The authors conduct extensive experiments to validate FPBA’s efficacy. They evaluate against 17 state-of-the-art AIGI detectors based on various architectures (CNNs like ResNet, EfficientNet and Transformers like ViT, Swin Transformer), using images generated by diverse sources (Stable Diffusion, DALL-E 2, Midjourney). Evaluations cover both white-box (full knowledge of the surrogate) and practical black-box (unknown victim model) settings.
The results are striking. FPBA consistently and significantly outperforms all baseline attack methods (including I-FGSM, MIM, DIM, TIM) in terms of Attack Success Rate (ASR). It demonstrates remarkable transferability, especially across heterogeneous architectures (e.g., from CNN-based to Transformer-based detectors). Crucially, FPBA remains effective in challenging real-world scenarios: it successfully evades detectors trained on one type of generator when attacking images from a different generator (cross-generator setting), and it maintains high success rates even when the adversarial images are subjected to JPEG compression—a common post-processing defense.
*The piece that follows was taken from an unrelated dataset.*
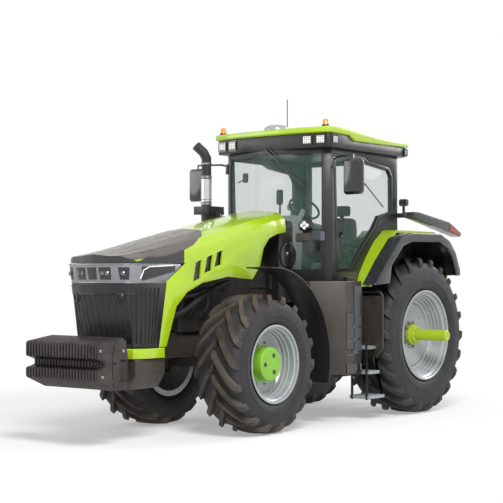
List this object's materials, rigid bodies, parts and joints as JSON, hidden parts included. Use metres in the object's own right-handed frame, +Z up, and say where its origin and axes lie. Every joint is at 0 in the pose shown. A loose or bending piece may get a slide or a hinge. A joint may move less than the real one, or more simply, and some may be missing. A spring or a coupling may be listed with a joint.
{
  "type": "farm tractor",
  "caption": "Large four-wheel-drive row-crop tractor with a glazed cab, steered front axle with fenders, opening hood, hinged cab door, front weight block and rear lift links.",
  "frame": {"origin": "Below the middle of the bounding box, on the ground", "axes": "The tractor faces -Y, its left side is +X, and +Z is up"},
  "size_m": [3.006, 6.475, 3.952],
  "materials": {
    "green_paint": "gloss",
    "hub_green": "gloss",
    "dark_plastic": "matte",
    "grey_plastic": "matte",
    "brown_plastic": "matte",
    "cast_iron": "matte",
    "silver_rim": "satin",
    "tyre_rubber": "matte",
    "tinted_glass": "gloss",
    "seat_cloth": "matte",
    "amber_lens": "gloss"
  },
  "bodies": {
    "chassis": {"front_weights": "brown_plastic", "weight_carrier": "cast_iron", "front_frame": "cast_iron", "front_bar": "green_paint", "radiator": "dark_plastic", "engine_block": "cast_iron", "transmission": "cast_iron", "rear_axle": "cast_iron", "drawbar": "cast_iron", "front_axle": "cast_iron", "cowl": "dark_plastic", "exhaust": "dark_plastic", "cab_floor": "dark_plastic", "cab_frame": "dark_plastic", "windshield": "tinted_glass", "rear_window": "tinted_glass", "right_window": "tinted_glass", "roof": "green_paint", "roof_visor": "dark_plastic", "seat_base": "dark_plastic", "seat_cushion": "seat_cloth", "steering_console": "dark_plastic", "steering_wheel": "dark_plastic", "steps": "dark_plastic", "step_guard": "brown_plastic", "gps_receiver": "silver_rim", "antenna": "dark_plastic", "rear_fender_left": "green_paint", "fender_flare_left": "grey_plastic", "tail_lamp_left": "grey_plastic", "mirror_left": "dark_plastic", "beacon_left": "amber_lens", "rear_fender_right": "green_paint", "fender_flare_right": "grey_plastic", "tail_lamp_right": "grey_plastic", "mirror_right": "dark_plastic", "beacon_right": "amber_lens", "fuel_tank": "brown_plastic", "right_tank": "brown_plastic"},
    "hood": {"hood": "green_paint", "grille": "dark_plastic", "headlamp_band": "dark_plastic"},
    "left_door": {"door_frame": "dark_plastic", "door_glass": "tinted_glass"},
    "lower_links": {"lower_links": "cast_iron"},
    "knuckle_left": {"knuckle_left": "cast_iron", "front_fender_left": "dark_plastic"},
    "front_wheel_left": {"front_wheel_left": "hub_green", "front_tyre_left": "tyre_rubber"},
    "rear_wheel_left": {"rear_rim_left": "silver_rim", "rear_tyre_left": "tyre_rubber", "rear_hub_left": "hub_green"},
    "knuckle_right": {"knuckle_right": "cast_iron", "front_fender_right": "dark_plastic"},
    "front_wheel_right": {"front_wheel_right": "hub_green", "front_tyre_right": "tyre_rubber"},
    "rear_wheel_right": {"rear_rim_right": "silver_rim", "rear_tyre_right": "tyre_rubber", "rear_hub_right": "hub_green"}
  },
  "joints": [
    {"name": "steer_left", "type": "hinge", "parent": "chassis", "child": "knuckle_left", "pos_m": [0.56, -1.0125, 0.77], "axis": [0, 0, 1], "range_deg": [-25, 25]},
    {"name": "steer_right", "type": "hinge", "parent": "chassis", "child": "knuckle_right", "pos_m": [-0.56, -1.0125, 0.77], "axis": [0, 0, 1], "range_deg": [-25, 25]},
    {"name": "roll_front_left", "type": "hinge", "parent": "knuckle_left", "child": "front_wheel_left", "pos_m": [0.84, -1.0125, 0.77], "axis": [1, 0, 0], "continuous": true},
    {"name": "roll_front_right", "type": "hinge", "parent": "knuckle_right", "child": "front_wheel_right", "pos_m": [-0.84, -1.0125, 0.77], "axis": [1, 0, 0], "continuous": true},
    {"name": "roll_rear_left", "type": "hinge", "parent": "chassis", "child": "rear_wheel_left", "pos_m": [0.945, 1.9875, 0.99], "axis": [1, 0, 0], "continuous": true},
    {"name": "roll_rear_right", "type": "hinge", "parent": "chassis", "child": "rear_wheel_right", "pos_m": [-0.945, 1.9875, 0.99], "axis": [1, 0, 0], "continuous": true},
    {"name": "hood_hinge", "type": "hinge", "parent": "chassis", "child": "hood", "pos_m": [0, -0.129, 2.46], "axis": [-1, 0, 0], "range_deg": [0, 50]},
    {"name": "door_hinge", "type": "hinge", "parent": "chassis", "child": "left_door", "pos_m": [0.85, 1.8475, 1.6], "axis": [0, 0, 1], "range_deg": [0, 75]},
    {"name": "link_lift", "type": "hinge", "parent": "chassis", "child": "lower_links", "pos_m": [0, 2.4075, 0.58], "axis": [1, 0, 0], "range_deg": [-15, 30]}
  ],
  "couplings": [
    {"joint": "steer_right", "follows": "steer_left", "ratio": 1}
  ]
}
In conclusion, this paper sounds a critical alarm for the field of AI-generated content detection. It demonstrates that current high-accuracy detectors are highly susceptible to carefully crafted adversarial attacks like FPBA. The proposed method is not only a powerful tool for vulnerability assessment but also sets a new benchmark for adversarial robustness. The findings underscore that for AIGI detectors to be trustworthy and deployable in safety-critical scenarios, adversarial robustness must be a primary design and evaluation criterion, not an afterthought. The open-source release of the code facilitates further research in developing more robust detectors and understanding the limits of synthetic media detection.